(Goal of the exercise)
Pull out every line with the word "materials".

(Supplied material)
============
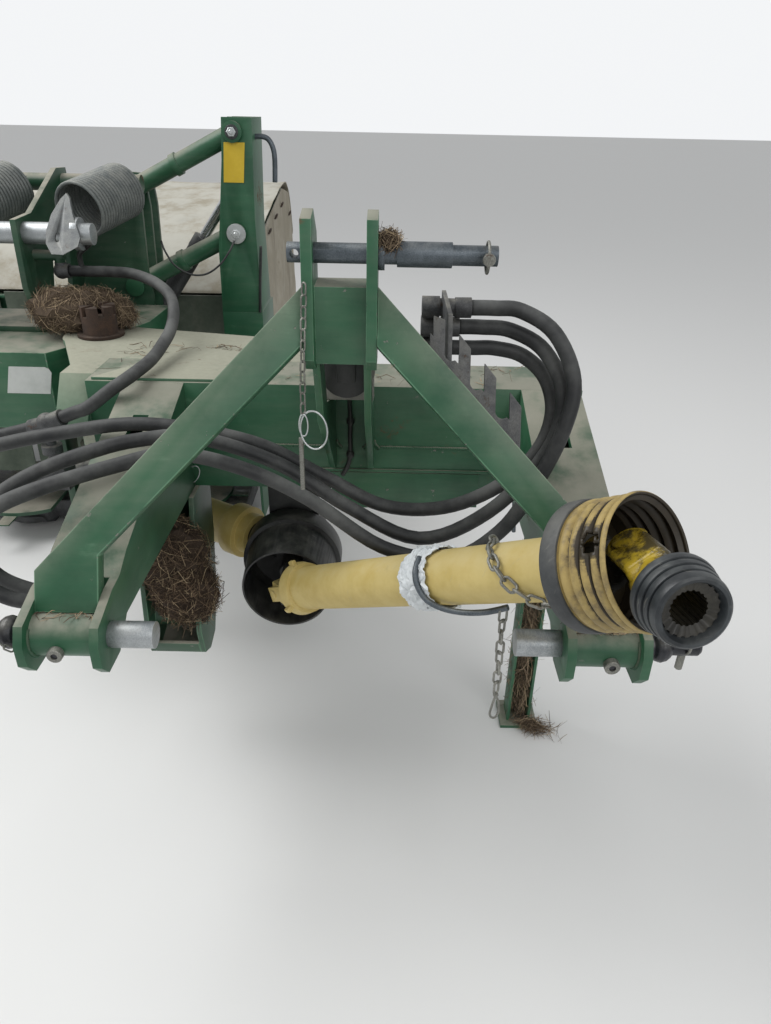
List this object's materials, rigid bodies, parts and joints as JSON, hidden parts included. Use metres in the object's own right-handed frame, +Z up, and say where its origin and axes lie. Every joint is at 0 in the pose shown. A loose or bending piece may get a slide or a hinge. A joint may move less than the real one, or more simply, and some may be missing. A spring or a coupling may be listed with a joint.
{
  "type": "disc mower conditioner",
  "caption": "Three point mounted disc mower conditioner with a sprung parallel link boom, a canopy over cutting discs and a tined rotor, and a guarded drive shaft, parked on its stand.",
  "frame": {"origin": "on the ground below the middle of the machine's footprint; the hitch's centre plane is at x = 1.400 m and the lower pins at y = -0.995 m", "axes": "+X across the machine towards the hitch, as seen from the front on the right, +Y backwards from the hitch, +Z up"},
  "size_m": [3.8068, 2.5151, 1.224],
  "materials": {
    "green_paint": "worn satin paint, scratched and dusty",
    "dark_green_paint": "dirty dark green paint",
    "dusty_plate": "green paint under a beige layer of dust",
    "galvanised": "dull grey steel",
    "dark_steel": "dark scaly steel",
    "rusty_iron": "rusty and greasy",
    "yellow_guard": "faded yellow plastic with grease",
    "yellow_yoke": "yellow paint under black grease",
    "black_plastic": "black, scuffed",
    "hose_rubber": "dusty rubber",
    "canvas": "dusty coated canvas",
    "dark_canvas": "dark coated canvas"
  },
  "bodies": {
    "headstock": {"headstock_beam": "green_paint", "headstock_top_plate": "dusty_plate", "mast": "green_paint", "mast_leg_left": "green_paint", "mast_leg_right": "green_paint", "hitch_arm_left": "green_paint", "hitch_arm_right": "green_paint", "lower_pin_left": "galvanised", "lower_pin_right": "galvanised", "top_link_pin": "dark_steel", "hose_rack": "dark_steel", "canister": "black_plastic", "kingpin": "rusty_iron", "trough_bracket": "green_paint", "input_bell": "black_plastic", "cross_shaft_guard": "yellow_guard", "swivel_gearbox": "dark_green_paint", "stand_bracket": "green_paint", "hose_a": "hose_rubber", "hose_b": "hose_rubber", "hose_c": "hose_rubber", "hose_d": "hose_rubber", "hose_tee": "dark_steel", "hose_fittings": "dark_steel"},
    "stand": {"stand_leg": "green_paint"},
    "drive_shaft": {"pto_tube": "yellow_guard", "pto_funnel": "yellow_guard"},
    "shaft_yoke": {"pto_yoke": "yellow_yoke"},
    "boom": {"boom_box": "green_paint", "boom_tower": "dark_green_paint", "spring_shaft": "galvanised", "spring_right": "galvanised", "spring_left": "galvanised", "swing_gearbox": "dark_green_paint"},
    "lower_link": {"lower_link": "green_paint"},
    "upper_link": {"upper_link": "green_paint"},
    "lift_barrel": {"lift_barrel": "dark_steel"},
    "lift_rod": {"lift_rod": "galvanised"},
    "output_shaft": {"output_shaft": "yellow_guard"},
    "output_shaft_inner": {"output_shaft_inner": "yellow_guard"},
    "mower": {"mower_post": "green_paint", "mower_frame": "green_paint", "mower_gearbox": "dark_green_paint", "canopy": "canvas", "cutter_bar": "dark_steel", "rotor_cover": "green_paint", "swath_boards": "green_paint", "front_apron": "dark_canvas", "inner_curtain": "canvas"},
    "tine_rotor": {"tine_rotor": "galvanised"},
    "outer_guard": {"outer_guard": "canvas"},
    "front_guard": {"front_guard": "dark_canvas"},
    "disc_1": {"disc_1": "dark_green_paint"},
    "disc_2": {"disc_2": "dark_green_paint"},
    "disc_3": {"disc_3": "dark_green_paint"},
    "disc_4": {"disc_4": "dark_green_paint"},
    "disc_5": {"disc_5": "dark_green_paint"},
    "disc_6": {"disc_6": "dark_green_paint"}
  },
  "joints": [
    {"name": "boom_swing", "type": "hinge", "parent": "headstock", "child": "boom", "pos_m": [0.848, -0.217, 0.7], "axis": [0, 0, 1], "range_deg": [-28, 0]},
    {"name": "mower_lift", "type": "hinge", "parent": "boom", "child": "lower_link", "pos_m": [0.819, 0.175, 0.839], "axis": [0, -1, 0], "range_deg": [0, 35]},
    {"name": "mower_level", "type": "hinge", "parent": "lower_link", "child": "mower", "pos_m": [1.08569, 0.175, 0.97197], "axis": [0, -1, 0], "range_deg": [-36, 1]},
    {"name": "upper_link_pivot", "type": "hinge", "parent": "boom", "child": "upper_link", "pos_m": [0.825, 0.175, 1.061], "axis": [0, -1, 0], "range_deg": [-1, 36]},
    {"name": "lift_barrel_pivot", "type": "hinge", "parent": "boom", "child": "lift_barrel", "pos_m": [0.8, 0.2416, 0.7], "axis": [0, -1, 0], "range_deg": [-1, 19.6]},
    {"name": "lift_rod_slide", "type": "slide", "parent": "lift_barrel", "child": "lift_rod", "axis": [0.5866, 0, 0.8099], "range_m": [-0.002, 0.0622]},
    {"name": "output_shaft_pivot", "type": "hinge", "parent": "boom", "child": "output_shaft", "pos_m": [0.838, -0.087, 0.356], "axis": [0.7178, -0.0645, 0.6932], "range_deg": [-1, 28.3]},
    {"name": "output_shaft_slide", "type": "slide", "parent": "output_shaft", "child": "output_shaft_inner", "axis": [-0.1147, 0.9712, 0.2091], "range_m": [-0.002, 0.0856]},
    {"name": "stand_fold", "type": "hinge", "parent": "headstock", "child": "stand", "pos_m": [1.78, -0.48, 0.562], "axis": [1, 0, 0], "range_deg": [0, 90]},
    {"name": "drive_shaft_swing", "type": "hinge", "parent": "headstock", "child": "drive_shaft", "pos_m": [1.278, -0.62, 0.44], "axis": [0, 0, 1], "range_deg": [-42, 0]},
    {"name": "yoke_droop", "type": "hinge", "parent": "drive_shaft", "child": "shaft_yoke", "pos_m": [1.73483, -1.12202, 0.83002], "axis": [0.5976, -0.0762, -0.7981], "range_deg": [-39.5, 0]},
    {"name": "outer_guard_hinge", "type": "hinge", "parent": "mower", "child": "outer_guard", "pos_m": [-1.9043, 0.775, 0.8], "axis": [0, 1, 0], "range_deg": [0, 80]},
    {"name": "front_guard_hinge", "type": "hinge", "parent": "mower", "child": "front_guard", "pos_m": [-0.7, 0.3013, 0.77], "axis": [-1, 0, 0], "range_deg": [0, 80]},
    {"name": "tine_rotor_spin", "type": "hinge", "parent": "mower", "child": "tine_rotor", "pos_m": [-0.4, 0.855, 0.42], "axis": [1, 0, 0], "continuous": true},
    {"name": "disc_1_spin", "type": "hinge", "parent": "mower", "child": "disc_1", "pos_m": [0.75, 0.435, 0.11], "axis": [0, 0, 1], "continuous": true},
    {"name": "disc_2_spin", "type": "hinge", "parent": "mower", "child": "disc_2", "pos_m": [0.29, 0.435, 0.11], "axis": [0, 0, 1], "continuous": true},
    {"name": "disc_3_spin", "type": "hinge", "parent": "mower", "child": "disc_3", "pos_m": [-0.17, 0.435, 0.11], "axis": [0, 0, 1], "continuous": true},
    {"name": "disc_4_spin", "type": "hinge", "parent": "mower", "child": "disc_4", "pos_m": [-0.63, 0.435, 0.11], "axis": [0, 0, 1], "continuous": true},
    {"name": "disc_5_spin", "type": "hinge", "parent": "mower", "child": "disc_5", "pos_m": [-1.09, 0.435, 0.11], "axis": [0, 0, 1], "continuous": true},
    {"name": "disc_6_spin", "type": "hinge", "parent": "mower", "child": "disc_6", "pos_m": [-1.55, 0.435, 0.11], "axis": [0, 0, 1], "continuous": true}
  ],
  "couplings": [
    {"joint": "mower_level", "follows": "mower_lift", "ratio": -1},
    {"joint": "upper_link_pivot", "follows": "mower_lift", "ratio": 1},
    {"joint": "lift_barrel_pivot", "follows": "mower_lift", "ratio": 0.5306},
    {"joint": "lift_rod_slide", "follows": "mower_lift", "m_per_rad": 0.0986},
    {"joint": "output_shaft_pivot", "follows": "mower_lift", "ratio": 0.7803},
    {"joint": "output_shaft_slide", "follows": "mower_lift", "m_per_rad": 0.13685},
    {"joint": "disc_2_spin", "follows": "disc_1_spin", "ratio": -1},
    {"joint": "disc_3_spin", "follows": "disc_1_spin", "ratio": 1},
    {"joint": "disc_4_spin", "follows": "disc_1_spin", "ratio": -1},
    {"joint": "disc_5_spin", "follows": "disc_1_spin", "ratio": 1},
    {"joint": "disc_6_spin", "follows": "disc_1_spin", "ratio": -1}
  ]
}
============
(Result of the exercise)
List this object's materials, rigid bodies, parts and joints as JSON, hidden parts included. Use metres in the object's own right-handed frame, +Z up, and say where its origin and axes lie. Every joint is at 0 in the pose shown. A loose or bending piece may get a slide or a hinge. A joint may move less than the real one, or more simply, and some may be missing. A spring or a coupling may be listed with a joint.
  "materials": {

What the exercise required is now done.